→ Directions: The material below contains a line with "Recreate this object" and a line with "dome is at -Y.". Copy exactly those two lines and all lines between them.

→ Items:
--------------------

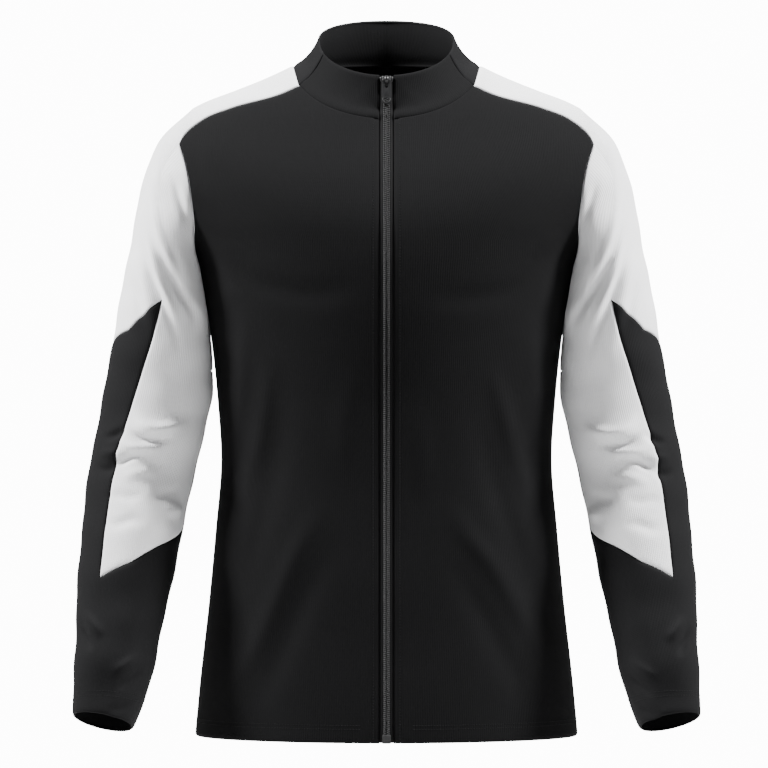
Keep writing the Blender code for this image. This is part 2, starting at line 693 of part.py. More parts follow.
def build_slider(metal):
    """Slider body with the bridge that holds the pull, leaning with the collar's front."""
    slider_z = SLIDER_TOP - SLIDER_LENGTH / 2
    place = on_front(slider_z, SLIDER_LENGTH)
    centre = Matrix.Translation((0.0, SLIDER_DEPTH / 2 - SLIDER_PROUD, 0.0))
    body = rounded_block("zip_slider", (SLIDER_WIDTH, SLIDER_DEPTH, SLIDER_LENGTH),
                         place @ centre, metal, 0.0009)

    eye_depth, eye_height = BRIDGE_EYE
    half_height = eye_height / 2 + BRIDGE_BAR
    front = eye_depth + BRIDGE_BAR
    root = -0.0010
    corner = 0.0012
    outline = [(root, -half_height), (front - corner, -half_height),
               (front, corner - half_height), (front, half_height - corner),
               (front - corner, half_height), (root, half_height)]
    eye = oval((eye_depth / 2, 0.0), eye_depth / 2, eye_height / 2)
    # the bridge's plate is drawn as (outward, up) and stood in the slider's middle plane
    hinge_height = HINGE_Z - slider_z
    stand = Matrix(((0, 0, 1, 0), (-1, 0, 0, -SLIDER_PROUD), (0, 1, 0, hinge_height),
                    (0, 0, 0, 1)))
    bridge = flat_piece("zip_bridge", [outline, eye], BRIDGE_THICKNESS, place @ stand, metal)
    CUTTERS.objects.link(bridge)
    JACKET.objects.unlink(bridge)
    bridge.hide_render = True
    bridge.display_type = "WIRE"
    joined = body.modifiers.new("Bridge", "BOOLEAN")
    joined.operation = "UNION"
    joined.object = bridge
    build_pull(place @ Vector((0.0, -SLIDER_PROUD - eye_depth / 2, hinge_height)), metal)


def resting_angle(hinge):
    """Angle from the vertical at which the hanging pull comes to rest on the chain."""
    steepest = 0.0
    for z in np.linspace(SLIDER_TOP - SLIDER_LENGTH, hinge.z - PULL_LENGTH, 12):
        out = hinge.y - (front_profile(z) - CHAIN_PROUD)
        down = hinge.z - z
        margin = math.asin((PULL_THICKNESS / 2 + SEAM_TRIM) / math.hypot(out, down))
        steepest = max(steepest, math.atan2(out, down) + margin)
    return steepest


def build_pull(hinge, metal):
    """Flat pull with an eye round the bridge and a hole at its foot, hung on its hinge."""
    half = PULL_WIDTH / 2
    top = PULL_BAR / 2
    foot = top - PULL_LENGTH
    outline = [(half - 0.0016, top), (half - 0.0004, top - 0.0016), (half, top - 0.0034)]
    corner = 0.0042
    for i in range(7):
        turn = math.radians(-90.0 * i / 6)
        outline.append((half - corner + corner * math.cos(turn),
                        foot + corner + corner * math.sin(turn)))
    outline += [(-x, y) for x, y in reversed(outline)]
    eye = oval((0.0, -top - PULL_EYE[1] / 2), PULL_EYE[0] / 2, PULL_EYE[1] / 2)
    hole = oval((0.0, foot + 0.0042), PULL_HOLE[0] / 2, PULL_HOLE[1] / 2)
    upright = Matrix.Rotation(math.radians(90.0), 4, "X")
    pull = flat_piece("zip_pull", [outline, eye, hole], PULL_THICKNESS, upright, metal)
    pull.location = hinge
    pull.rotation_euler = (-resting_angle(hinge), 0.0, 0.0)


def new_collection(name):
    made = bpy.data.collections.new(name)
    bpy.context.scene.collection.children.link(made)
    return made


for old in list(bpy.data.objects):
    bpy.data.objects.remove(old)
JACKET = new_collection("track_jacket")
CUTTERS = new_collection("track_jacket_cutters")

black = material("black_knit", (0.012, 0.012, 0.013), 0.85)
charcoal = material("charcoal_knit", (0.035, 0.035, 0.037), 0.85)
white = material("white_knit", (0.82, 0.82, 0.83), 0.85)
tape = material("zip_tape", (0.035, 0.035, 0.037), 0.80)
coil = material("zip_plastic", (0.045, 0.045, 0.047), 0.45)
enamel = material("zip_metal", (0.060, 0.060, 0.062), 0.35, 0.6)

front_half = panel_grid()
back_half = panel_grid(True)
cloth_piece("front_left", [front_half], black)
cloth_piece("front_right", [front_half], black, mirrored=True)
cloth_piece("back", [back_half, flipped(back_half)], black)
for side_name in ("left", "right"):
    sleeve_pieces(side_name, white, charcoal)
collar_pieces(black, charcoal)
build_zip(tape, coil, enamel)
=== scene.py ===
"""Stand-collar track jacket with a full front zip (metres, +Z up, front towards -Y)."""
import json
import math

import bmesh
import bpy
import numpy as np
from mathutils import Matrix, Vector


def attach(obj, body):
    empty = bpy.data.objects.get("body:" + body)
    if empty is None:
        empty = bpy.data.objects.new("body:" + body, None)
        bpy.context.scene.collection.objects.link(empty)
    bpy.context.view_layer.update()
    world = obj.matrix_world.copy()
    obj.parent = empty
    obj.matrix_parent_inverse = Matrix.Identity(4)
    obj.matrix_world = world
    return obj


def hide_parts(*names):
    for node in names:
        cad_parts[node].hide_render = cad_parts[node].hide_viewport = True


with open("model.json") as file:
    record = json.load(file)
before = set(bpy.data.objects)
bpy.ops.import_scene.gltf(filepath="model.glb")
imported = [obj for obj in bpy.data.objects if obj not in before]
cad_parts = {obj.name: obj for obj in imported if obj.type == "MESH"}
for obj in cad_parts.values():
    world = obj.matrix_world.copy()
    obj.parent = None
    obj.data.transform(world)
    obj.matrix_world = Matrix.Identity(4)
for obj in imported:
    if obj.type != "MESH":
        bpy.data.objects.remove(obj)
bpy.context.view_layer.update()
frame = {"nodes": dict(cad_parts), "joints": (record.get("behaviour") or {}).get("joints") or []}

# ----------------------------------------
# Studio: a pale floor, a bright wall far behind the jacket and a soft lamp high on each
# side. The jacket keeps its height on a wearer, so the floor lies well below.
VIEW_WIDTH = 0.8064
CAMERA_AWAY = 5.0
camera_data = bpy.data.cameras.new("camera")
camera_data.sensor_width = 36.0
camera_data.lens = 36.0 * CAMERA_AWAY / VIEW_WIDTH
camera_data.clip_end = 50.0
camera = bpy.data.objects.new("camera", camera_data)
camera.location = (-0.0026, -CAMERA_AWAY, -0.3297)
camera.rotation_euler = (math.radians(90.0), 0.0, 0.0)
bpy.context.scene.collection.objects.link(camera)
bpy.context.scene.camera = camera


def studio_sheet(name, size, place, turn, colour, glow):
    """Flat sheet of the studio, lit by the lamps and by a glow of its own."""
    bm = bmesh.new()
    bmesh.ops.create_grid(bm, x_segments=1, y_segments=1, size=size / 2)
    mesh = bpy.data.meshes.new(name)
    bm.to_mesh(mesh)
    bm.free()
    sheet = bpy.data.objects.new(name, mesh)
    sheet.location = place
    sheet.rotation_euler = (math.radians(turn), 0.0, 0.0)
    bpy.context.scene.collection.objects.link(sheet)
    paper = bpy.data.materials.new(name)
    paper.use_nodes = True
    shader = paper.node_tree.nodes["Principled BSDF"]
    shader.inputs["Base Color"].default_value = (*colour, 1.0)
    shader.inputs["Roughness"].default_value = 0.9
    shader.inputs["Emission Color"].default_value = (1.0, 1.0, 1.0, 1.0)
    shader.inputs["Emission Strength"].default_value = glow
    mesh.materials.append(paper)


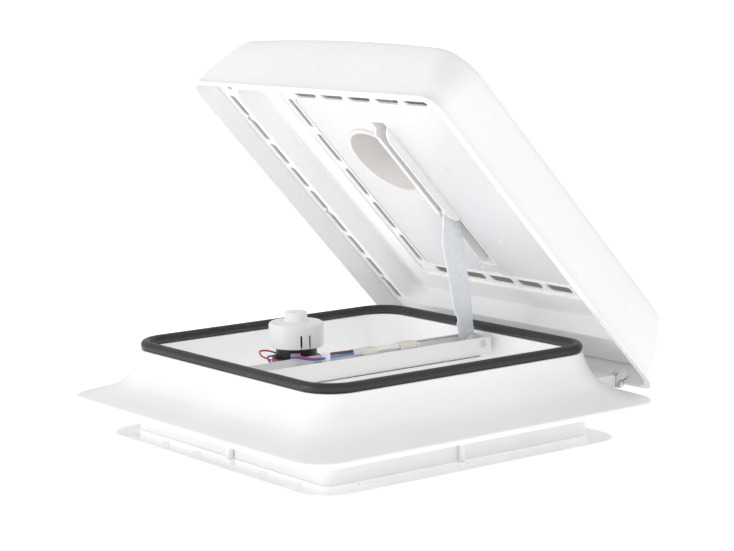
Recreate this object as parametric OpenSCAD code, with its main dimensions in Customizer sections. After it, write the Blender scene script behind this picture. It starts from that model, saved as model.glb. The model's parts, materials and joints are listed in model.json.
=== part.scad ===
// Roof vent cover: a lifting dome over a square roof opening, raised by an electric arm.
// Origin: centre of the roof opening, in the plane where the flange lies on the roof.
// +Z is up, the hinge is at +Y, the free edge of the dome is at -Y.

/* [Roof frame] */
// Side of the square opening in the roof
roof_opening = 400; // [396:1:404]
// Half width of the flange that lies on the roof
flange_half = 261; // [258:1:264]
// Height of the rim that turns down around the flange
flange_rim = 7; // [5:1:8]
// Depth of the spigot below the roof face
spigot_depth = 36; // [30:1:37]
// Wall thickness of the plastic mouldings
wall = 3; // [2.5:0.1:3.2]

/* [Seal] */
// Half width of the seal, to its centre line
seal_half = 198; // [196:0.5:199]
// Height of the seal's centre line above the roof
seal_height = 70.5; // [70:0.1:70.6]
// Radius of the seal's round section
seal_radius = 6; // [5:0.1:6]

/* [Dome] */
// How far the dome stands open
open_angle = 47; // [30:1:47]
// Height of the closed dome's rim above the roof
rim_height = 23.8; // [23:0.1:25]
// Height of the dome's edge above its rim
dome_height = 83; // [82:0.5:85]
// Extra height at the middle of the dome
dome_crown = 4; // [3:0.5:7]
// Extra height at the middle of the dome's edges
dome_arch = 9; // [8:0.5:10]

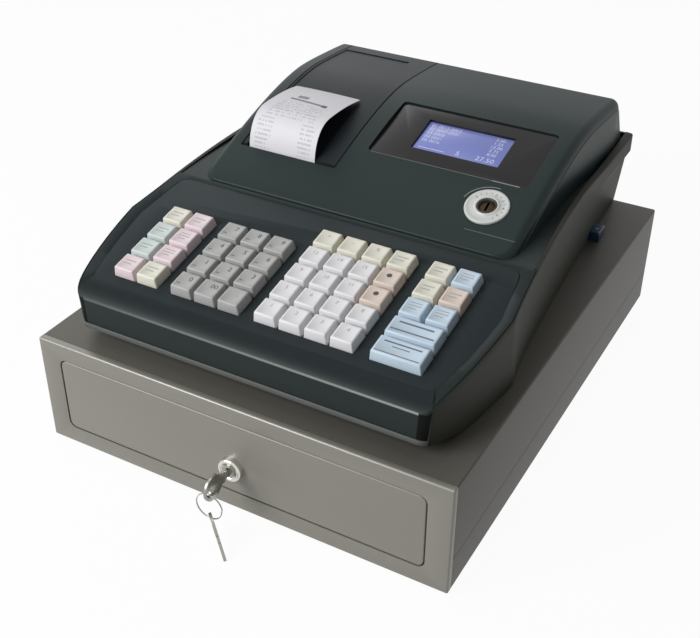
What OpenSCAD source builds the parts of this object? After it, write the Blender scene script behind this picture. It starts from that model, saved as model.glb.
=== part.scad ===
// Electronic ticket register standing on its own cash drawer, in millimetres, +Z up.
// The counter is at z = 0, the front faces -Y and the origin is the middle of the footprint.

/* [Drawer case] */
// Width of the case
case_w = 320; // [310:1:360]
// Depth of the case
case_d = 398; // [398:1:440]
// Height of the case above its feet
case_h = 86.5; // [84:0.5:100]
// Thickness of the case sheet
sheet = 1.2; // [0.8:0.1:1.5]
// Height of the rubber feet
foot_h = 2.5; // [2:0.1:6]
// Radius of the rubber feet
foot_r = 9; // [6:0.5:12]
// Height of the side seam above the bottom of the case
seam_h = 26.5; // [20:0.5:34]
// Depth of the front frame
frame_d = 5; // [4:0.5:8]
// Border of the front frame beside the drawer
border_side = 16.8; // [15:0.1:22]
// Border of the front frame over the drawer
border_top = 12.6; // [10:0.1:16]
// Border of the front frame under the drawer
border_low = 13.9; // [12:0.1:16]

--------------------

→ Response to the exercise:
Recreate this object as parametric OpenSCAD code, with its main dimensions in Customizer sections. After it, write the Blender scene script behind this picture. It starts from that model, saved as model.glb. The model's parts, materials and joints are listed in model.json.
=== part.scad ===
// Roof vent cover: a lifting dome over a square roof opening, raised by an electric arm.
// Origin: centre of the roof opening, in the plane where the flange lies on the roof.
// +Z is up, the hinge is at +Y, the free edge of the dome is at -Y.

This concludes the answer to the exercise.